The first mile of this urban race takes you up St. Vincent Street and over the brow of the hill, past King Tut's Wah Wah Hut and the former Britoil building. There I had previously spent two miserable interesting years working for a popular mutual assurance company in their pensions department (before it was purchased by a large Spanish banking group.) From this point the route crosses Charing Cross past Tay House which is part of the Bridge To Nowhere. (Ironically that nickname sums up my feelings for the place when I worked there for Barclays Bank as a night shift data inputter during my student days.) Memories (some repressed, some very funny) came flooding back as I ran past these once foreboding financial institutions.

The second mile of this race sees you cross the Kingston Bridge and the third takes you onto Paisley Road West.
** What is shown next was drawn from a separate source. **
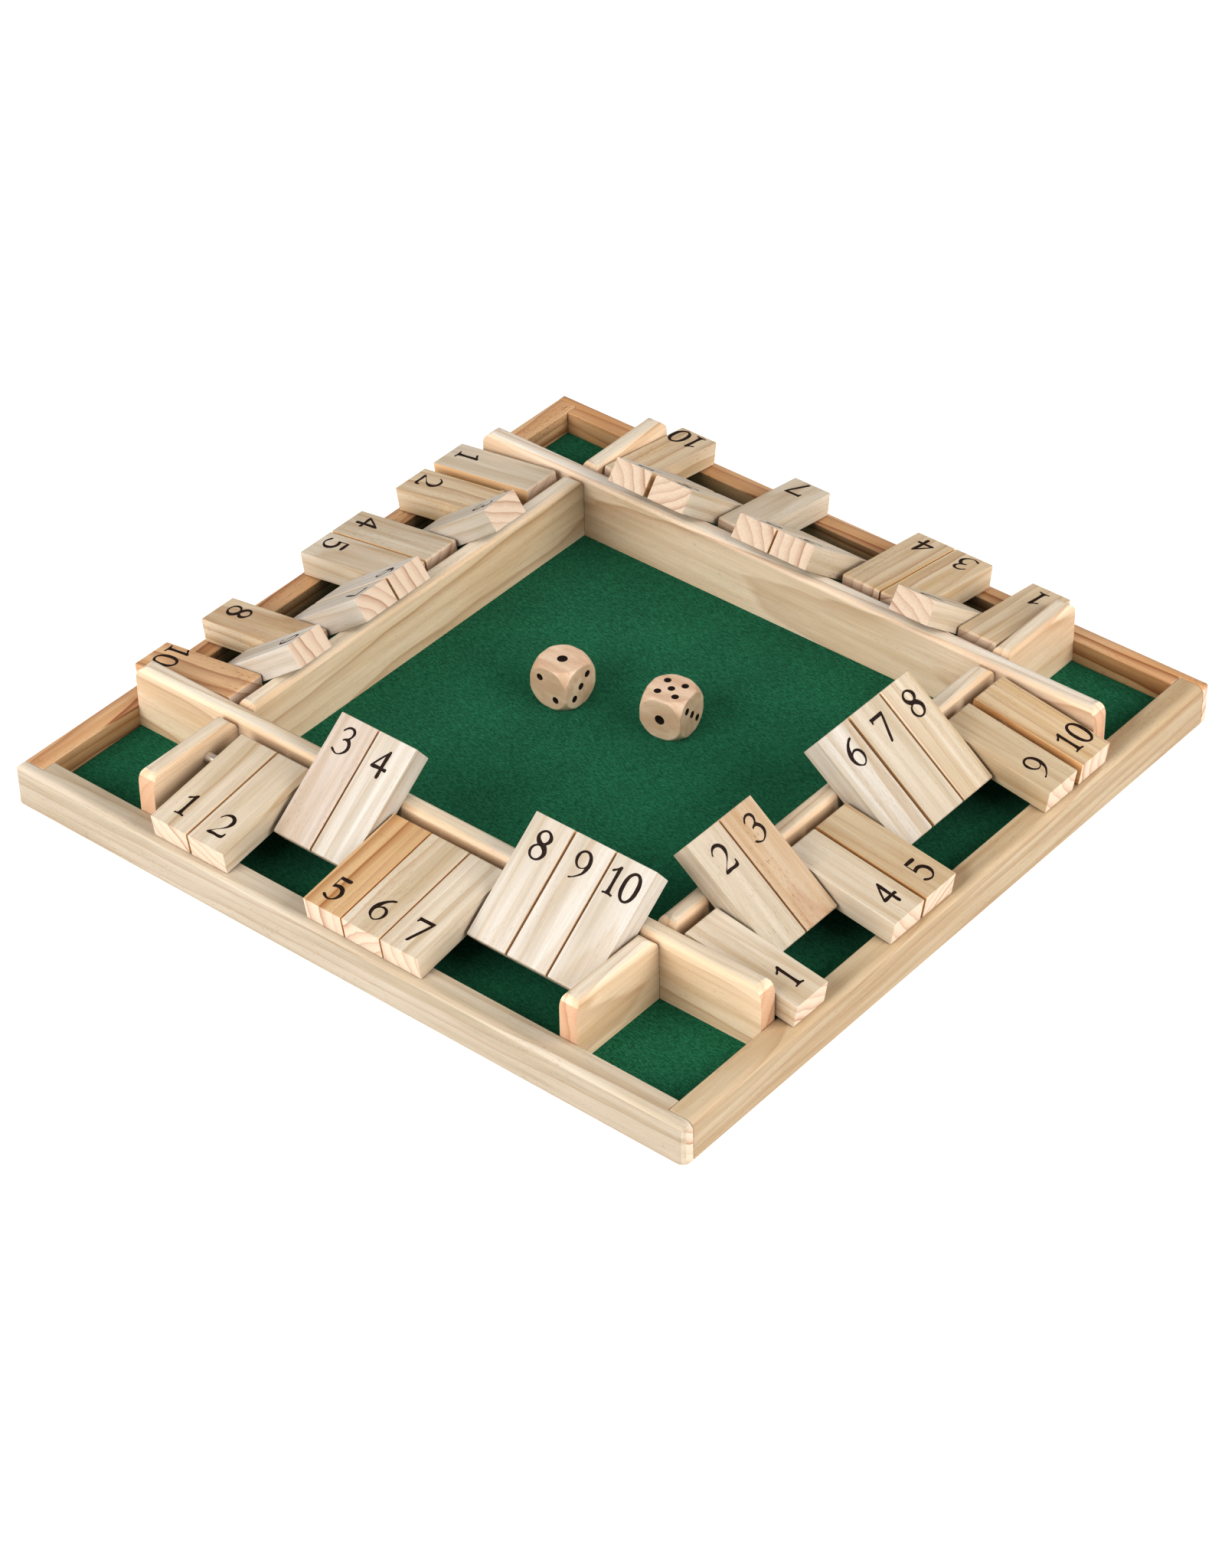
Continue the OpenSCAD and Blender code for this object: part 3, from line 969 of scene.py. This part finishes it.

The route is designed so that for the two miles you are running down Paisley Road West toward Bellahouston Park, you see faster runners heading up the other side to turn toward Pacific Quay at around mile eight. Somehow I managed to completely miss the first water station. (I blame Lemmy Kilmister, who was blasting out his very own take on Rock n Roll on my mp3 player.) The only reason I know of it's existence is the amount of discarded water bottles I noticed just after I passed it.

After a circuit of Bellahouston Park and the return trip back along Paisley Road West, the route takes you over the Clyde Arc (AKA the Squinty Bridge), up Stobcross Road (passing iconic sites and structures such as the Finnieston Crane, the Clyde Auditorium and then around the Riverside Museum.) After this, miles ten, eleven and twelve double back eastwards, heading down Pointhouse Rd., Lancefield and Anderson Quays, then onto Clyde Street for mile thirteen, through the McLennan Arch to the long awaited finish on Glasgow Green. 

As I was still recovering from the Inverness Marathon the previous weekend, I was satisfied to complete this race in 01:54:28. Although Haile Gebrselassie won't be quaking in his boots, I am happy with my time and of course another medal to add to the collection.